To see the sun apparently rising, or originating from Japan, you have to be west of the country, ie in China. It conveys the idea of Japanese superiority, that all the light (and the other meanings that light has, such as learning) that China enjoys emanates from Japan. Since Chinese civilisation is older, and has been at times much more advanced than Japan’s, you can see why there might be a problem.
This might be the kind of thing which could be laughed off, were it not for historical matters such as the massacre of Nanjing in 1937, when the Japanese army invaded and occupied much of the Chinese mainland. I say “massacre”, but I should acknowledge that whether or not there was a massacre and who committed it is hotly disputed.
The Chinese firmly believe that Japanese soldiers killed some 300,000 prisoners-of-war and civilians in and around the city of Nanjing, as well as committing multiple acts of rape.
But nationalist and revisionist historians in Japan dispute that, pointing out, for example, that the Chinese army had units of soldiers whose job was to kill any of their own troops who might be fleeing the battlefield.
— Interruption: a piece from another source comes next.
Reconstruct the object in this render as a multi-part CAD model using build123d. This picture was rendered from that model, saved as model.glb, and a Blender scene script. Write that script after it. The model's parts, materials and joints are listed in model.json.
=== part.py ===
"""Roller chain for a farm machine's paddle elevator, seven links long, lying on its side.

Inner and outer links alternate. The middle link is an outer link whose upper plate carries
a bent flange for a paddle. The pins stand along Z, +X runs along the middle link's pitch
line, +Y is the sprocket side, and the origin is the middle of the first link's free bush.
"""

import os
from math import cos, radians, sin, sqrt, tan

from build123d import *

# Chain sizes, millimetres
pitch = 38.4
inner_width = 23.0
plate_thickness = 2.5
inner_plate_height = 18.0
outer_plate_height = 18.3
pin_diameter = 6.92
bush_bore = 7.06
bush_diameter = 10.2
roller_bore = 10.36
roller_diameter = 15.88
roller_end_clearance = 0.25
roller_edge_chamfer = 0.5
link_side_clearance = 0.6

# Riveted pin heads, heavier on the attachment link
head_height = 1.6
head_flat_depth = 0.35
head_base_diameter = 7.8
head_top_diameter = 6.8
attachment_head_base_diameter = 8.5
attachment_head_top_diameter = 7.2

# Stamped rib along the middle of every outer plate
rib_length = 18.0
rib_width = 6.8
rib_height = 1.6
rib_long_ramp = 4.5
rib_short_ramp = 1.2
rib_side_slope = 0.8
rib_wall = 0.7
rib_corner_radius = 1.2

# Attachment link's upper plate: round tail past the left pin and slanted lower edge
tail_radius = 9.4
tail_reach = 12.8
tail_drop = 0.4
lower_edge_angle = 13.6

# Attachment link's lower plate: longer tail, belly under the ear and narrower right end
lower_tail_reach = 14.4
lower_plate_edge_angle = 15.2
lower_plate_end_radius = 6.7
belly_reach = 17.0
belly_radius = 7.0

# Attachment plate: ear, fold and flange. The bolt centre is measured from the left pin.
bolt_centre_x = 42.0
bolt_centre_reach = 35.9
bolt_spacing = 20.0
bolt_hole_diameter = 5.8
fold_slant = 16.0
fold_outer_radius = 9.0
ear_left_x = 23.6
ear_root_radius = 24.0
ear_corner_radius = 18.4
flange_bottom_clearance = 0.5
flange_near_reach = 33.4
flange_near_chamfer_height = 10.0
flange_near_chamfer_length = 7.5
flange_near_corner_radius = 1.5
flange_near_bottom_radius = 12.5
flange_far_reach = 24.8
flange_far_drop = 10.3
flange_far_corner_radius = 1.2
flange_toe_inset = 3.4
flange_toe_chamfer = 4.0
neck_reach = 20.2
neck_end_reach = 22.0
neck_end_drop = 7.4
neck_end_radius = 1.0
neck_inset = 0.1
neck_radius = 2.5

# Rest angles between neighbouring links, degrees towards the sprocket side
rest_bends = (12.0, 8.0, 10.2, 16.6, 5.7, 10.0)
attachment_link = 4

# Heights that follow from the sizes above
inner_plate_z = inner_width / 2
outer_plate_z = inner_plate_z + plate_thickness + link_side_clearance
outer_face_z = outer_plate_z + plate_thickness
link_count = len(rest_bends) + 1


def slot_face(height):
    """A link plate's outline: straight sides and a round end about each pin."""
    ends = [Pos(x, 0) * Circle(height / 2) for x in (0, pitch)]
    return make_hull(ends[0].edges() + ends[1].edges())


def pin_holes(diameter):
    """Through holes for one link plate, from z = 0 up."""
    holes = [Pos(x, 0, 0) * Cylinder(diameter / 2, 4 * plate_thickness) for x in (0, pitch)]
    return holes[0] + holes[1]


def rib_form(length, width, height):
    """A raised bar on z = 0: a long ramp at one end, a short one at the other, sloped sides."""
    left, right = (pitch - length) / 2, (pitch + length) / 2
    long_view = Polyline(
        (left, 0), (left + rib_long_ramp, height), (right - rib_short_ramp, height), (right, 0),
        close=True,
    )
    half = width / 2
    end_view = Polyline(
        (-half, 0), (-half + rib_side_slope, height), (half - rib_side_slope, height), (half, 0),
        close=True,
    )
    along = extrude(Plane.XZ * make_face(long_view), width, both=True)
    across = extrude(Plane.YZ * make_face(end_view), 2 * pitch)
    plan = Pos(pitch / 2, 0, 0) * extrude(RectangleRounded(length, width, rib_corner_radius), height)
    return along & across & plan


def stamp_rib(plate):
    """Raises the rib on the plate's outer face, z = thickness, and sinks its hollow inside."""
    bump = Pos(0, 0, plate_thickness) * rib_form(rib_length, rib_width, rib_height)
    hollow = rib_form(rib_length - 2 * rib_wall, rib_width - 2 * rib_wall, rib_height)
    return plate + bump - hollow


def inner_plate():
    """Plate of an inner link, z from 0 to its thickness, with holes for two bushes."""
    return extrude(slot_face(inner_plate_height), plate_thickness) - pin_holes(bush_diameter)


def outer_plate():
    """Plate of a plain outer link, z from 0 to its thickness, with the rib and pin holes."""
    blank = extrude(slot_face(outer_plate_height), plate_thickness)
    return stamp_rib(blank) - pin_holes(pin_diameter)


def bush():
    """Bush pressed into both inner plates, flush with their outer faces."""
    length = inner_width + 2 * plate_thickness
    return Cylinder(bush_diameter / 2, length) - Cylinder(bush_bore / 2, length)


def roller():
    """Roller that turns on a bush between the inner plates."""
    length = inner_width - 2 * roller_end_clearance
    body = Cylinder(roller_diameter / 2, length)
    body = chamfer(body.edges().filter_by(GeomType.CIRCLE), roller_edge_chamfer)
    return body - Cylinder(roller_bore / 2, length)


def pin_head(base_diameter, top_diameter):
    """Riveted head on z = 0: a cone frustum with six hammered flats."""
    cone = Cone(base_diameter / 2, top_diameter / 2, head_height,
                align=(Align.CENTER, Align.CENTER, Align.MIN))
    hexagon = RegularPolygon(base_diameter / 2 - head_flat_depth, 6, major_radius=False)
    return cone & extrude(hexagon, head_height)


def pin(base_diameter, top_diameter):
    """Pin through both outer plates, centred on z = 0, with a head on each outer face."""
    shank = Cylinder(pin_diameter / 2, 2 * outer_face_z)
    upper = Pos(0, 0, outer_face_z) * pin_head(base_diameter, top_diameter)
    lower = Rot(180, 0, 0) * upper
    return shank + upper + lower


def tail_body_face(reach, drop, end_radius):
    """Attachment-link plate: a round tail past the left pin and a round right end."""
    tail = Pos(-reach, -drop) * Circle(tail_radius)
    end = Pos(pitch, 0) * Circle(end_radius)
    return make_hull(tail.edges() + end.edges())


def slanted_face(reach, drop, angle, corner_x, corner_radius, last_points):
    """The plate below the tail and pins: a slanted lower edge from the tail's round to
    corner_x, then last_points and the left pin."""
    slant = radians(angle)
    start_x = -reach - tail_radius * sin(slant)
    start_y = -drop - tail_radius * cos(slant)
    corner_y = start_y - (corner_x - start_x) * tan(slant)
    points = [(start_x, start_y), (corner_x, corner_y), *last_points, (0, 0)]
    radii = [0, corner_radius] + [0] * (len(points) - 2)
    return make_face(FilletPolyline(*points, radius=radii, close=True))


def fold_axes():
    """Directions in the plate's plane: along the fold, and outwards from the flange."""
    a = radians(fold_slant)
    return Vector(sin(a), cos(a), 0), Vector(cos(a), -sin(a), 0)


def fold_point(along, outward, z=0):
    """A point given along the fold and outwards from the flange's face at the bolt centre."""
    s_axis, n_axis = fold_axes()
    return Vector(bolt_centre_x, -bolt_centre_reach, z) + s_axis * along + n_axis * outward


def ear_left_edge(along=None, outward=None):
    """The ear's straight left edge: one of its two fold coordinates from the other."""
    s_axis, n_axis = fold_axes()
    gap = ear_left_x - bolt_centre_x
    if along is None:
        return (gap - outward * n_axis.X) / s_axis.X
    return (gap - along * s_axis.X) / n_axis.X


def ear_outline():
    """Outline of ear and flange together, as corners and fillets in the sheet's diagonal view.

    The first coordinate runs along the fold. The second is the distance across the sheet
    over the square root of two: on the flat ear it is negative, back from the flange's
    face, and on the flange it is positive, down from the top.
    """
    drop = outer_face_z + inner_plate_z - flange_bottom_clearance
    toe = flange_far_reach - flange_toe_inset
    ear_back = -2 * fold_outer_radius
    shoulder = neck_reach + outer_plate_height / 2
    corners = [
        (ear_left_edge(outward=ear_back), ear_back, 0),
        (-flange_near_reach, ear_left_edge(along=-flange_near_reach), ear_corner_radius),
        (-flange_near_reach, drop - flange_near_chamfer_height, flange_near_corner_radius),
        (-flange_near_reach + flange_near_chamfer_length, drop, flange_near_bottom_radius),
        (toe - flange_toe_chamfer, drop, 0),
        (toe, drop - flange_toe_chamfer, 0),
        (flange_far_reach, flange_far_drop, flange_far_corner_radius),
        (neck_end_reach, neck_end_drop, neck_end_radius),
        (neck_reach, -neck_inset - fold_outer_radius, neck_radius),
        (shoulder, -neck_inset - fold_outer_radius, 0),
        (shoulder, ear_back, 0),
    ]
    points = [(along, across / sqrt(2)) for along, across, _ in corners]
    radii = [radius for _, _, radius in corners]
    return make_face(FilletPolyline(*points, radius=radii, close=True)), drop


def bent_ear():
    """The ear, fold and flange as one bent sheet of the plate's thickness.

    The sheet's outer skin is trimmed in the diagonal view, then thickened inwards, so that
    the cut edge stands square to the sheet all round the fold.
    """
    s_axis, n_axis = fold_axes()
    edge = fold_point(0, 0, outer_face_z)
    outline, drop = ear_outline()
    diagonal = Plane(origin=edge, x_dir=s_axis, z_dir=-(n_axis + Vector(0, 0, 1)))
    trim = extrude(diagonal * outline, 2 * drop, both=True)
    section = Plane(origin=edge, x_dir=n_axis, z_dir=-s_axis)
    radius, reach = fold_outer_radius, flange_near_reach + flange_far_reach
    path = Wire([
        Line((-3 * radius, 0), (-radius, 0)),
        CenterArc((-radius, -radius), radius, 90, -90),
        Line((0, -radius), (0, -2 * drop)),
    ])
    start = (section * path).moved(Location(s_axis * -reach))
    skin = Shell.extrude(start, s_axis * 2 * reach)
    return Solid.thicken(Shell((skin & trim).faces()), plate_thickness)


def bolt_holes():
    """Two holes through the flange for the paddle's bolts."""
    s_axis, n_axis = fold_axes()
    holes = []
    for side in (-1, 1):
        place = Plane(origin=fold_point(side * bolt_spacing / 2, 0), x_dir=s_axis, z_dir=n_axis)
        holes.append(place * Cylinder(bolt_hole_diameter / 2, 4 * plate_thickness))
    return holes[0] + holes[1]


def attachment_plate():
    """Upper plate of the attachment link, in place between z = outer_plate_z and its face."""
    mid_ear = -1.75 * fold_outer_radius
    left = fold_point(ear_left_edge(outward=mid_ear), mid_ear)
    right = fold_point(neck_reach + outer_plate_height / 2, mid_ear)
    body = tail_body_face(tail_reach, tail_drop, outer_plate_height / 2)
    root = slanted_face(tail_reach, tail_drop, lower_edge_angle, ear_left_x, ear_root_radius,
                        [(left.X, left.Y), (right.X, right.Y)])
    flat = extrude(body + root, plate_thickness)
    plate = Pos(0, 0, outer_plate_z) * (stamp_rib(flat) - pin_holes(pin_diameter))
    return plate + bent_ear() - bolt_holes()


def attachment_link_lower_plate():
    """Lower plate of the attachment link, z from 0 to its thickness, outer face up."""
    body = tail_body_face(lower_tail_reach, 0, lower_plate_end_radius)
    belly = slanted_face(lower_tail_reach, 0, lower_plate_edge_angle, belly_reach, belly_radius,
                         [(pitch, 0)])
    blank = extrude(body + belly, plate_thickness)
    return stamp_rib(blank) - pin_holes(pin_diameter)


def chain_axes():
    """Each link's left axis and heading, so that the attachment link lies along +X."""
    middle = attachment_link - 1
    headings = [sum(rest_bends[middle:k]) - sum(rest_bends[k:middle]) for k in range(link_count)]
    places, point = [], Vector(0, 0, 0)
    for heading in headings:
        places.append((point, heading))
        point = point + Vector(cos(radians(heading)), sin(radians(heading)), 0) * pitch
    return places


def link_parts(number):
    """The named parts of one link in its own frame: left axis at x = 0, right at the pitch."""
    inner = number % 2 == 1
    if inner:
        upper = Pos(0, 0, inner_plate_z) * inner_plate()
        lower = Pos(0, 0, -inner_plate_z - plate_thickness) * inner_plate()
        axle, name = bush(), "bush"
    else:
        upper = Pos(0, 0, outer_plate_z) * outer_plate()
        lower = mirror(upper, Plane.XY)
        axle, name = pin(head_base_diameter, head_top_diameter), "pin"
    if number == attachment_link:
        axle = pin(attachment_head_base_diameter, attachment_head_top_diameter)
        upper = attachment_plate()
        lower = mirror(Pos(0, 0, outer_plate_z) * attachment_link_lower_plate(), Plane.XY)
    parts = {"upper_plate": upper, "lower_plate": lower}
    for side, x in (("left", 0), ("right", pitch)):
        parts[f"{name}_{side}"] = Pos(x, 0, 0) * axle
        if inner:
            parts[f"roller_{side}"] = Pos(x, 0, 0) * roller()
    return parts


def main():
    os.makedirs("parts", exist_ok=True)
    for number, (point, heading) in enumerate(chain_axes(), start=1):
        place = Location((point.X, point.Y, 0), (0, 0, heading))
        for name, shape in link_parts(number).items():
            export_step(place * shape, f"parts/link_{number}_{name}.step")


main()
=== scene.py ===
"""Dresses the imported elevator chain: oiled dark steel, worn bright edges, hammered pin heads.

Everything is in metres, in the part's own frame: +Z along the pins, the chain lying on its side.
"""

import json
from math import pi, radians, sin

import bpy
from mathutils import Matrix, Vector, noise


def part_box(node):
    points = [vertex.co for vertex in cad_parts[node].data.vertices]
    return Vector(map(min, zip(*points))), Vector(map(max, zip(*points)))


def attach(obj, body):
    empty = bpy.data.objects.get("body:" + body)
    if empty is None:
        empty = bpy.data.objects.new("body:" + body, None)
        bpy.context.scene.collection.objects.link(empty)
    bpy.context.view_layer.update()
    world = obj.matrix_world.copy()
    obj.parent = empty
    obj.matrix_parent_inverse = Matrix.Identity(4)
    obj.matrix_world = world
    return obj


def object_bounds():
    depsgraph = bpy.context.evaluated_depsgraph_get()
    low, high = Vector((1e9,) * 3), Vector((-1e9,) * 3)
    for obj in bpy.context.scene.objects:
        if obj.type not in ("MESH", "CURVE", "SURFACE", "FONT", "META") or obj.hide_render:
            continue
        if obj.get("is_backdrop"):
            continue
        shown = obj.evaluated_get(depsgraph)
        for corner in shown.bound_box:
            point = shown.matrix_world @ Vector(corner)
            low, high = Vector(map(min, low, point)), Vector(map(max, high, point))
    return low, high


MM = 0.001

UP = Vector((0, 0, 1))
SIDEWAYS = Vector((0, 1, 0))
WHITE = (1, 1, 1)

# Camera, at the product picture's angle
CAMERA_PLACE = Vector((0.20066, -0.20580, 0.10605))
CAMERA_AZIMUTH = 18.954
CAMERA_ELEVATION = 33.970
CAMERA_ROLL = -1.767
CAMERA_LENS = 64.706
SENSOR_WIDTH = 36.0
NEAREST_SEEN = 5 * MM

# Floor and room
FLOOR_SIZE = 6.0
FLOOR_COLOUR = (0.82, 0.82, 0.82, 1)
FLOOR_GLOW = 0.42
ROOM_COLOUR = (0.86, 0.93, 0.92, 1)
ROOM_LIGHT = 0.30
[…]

The evidence, including accounts by foreigners in Nanjing at the time, sides with the Chinese view. The death toll may well have been a third lower, but the killing of those who had surrendered and the occupied constitutes a massacre whatever the numbers.
Nevertheless, the Japanese government continued to maintain that there was no massacre for decades, and when it did acknowledge that its soldiers had committed an atrocity, such apologies as have been made have been widely viewed as half-hearted and grudging.
To this cultural background for these territorial disputes, can be added an economic motive. The seabed between Japan and China, and southwards towards Indonesia are thought to contain huge resources of oil and gas, commodities which are in short supply in all east Asian countries.
You don’t need me to spell out the obvious – that any country with any territorial claim on these waters is anxious to pursue it, and equally those in possession are determined to maintain their hold.
Moreover, the dispute that flared at the weekend, over islands known as Senkaku in Japanese and Diaoyu in Chinese is only one of half a dozen such disputes in these waters.
What nobody knows is just how hard the Chinese government, the really big boys who have the real power in this game, are willing to push their claims. The troubling element is that it has weaknesses which it may feel the need to shore up by quietly encouraging anti-Japanese protests.
The developed world’s slowdown is now affecting China. Its growth has averaged close to 11 per cent a year over the last decade, but now it looks as though the economy will struggle to hit the target of 7.5 per cent growth this year. While we in the west would give our eye teeth for that growth, growth dipping below 7 per cent means that millions of workers get laid off, causing unrest.
Hyping up an external enemy is, unfortunately, a tried and tested tactic of governments which are under domestic pressure.
Thus these protests, drawing attention away from domestic problems, look to suit the Chinese authorities who have a long history of encouraging nationalist sentiment.
What is problematic about these protests, however, is for how long and how successfully they divert attention from problems at home. These are beginning to be more manifest than in crowds of migrant workers trekking back to their countryside homes from the cities.
As in Spain and Ireland, reports now abound of empty housing blocks festooning suburban landscapes. Construction activity, which underpinned Chinese growth during the financial crisis and global recession, has slowed, steel mills are cutting production, and mining and transport firms are reporting losses.
In the previous recession, China kept its economy going by pumping huge sums into infrastructure development. But its financial resources to repeat the trick are now a bit more limited – local governments are not getting the tax revenues they used to from corporate and property taxes – and whether there will be any real returns from more capital investment looks dubious.
Talk amongst economists is now that China could well be in for a hard landing, ie growth stalling. And if that happens, its political rulers may well turn up the heat on simmering offshore territorial disputes. Given that a third of the world’s trade goes through these seas, that would a development with awful global ramifications.